Illustrated: First and foremost as a poet. And at 16 discovered his flamboyant and socially conscious prose. For him, poetry is a path to overcoming past hardships.

Quantum Tangle: 2017 JUNO Indigenous Album of the Year winner. Combines the wide-ranging artistic visions of Greyson Gritt and Tiffany Ayalik to fuse old-world sounds and new-world flair. Part of the rising vanguard of Indigenous musicians transforming Canadian culture.

About Indigenous Day Live

Indigenous Day Live, formerly Aboriginal Day Live, has been delighting audiences since 2007. This event features some of the biggest names in Indigenous music and television, including JUNO Award winners and on-the-rise artists. It showcases talent from all genres, regions and nations, ensuring the recognition and inclusion of all First Nations, Inuit and Métis Peoples.

The first show debuted in a park outside the network’s headquarters in downtown Winnipeg and then moved to the historical Forks site in Winnipeg, MB. The celebration evolved to include twin stage performances from different locations across the county, including Yellowknife, Whitehorse, Ottawa, Regina, Iqaluit, Halifax, Edmonton, Montréal and Vancouver. IDL has grown year to year and continues to expand its grassroots reach to Indigenous communities across the country.

About National Indigenous Peoples Day?

Prime Minister Justin Trudeau issued a statement on the National Aboriginal Day past, June 21st. The Government of Canada announced its intention to rename this day National Indigenous Peoples Day, and the 2018 summer solstice will mark a move forward and together in the spirit of reconciliation.

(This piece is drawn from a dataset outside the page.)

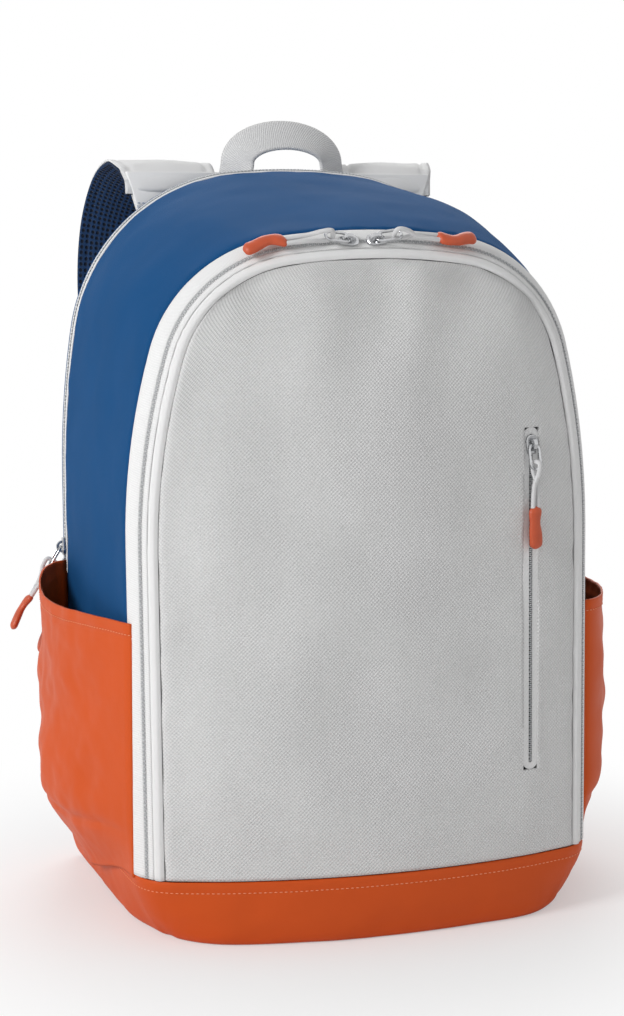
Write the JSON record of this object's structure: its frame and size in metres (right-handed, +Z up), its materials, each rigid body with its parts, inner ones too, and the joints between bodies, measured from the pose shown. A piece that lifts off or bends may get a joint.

National Indigenous Peoples Day is a day for all Canadians to recognize and celebrate the unique heritage, diverse cultures, and outstanding achievements and contributions of First Nations, Inuit and Métis Peoples. The original National Aboriginal Day it was first celebrated on June 21, 1996, after being recognized through a proclamation by then Governor General Roméo LeBlanc. That former national day was part of the Celebrate Canada program, and in its present form most provinces do not recognize National Indigenous Peoples Day as a statutory holiday.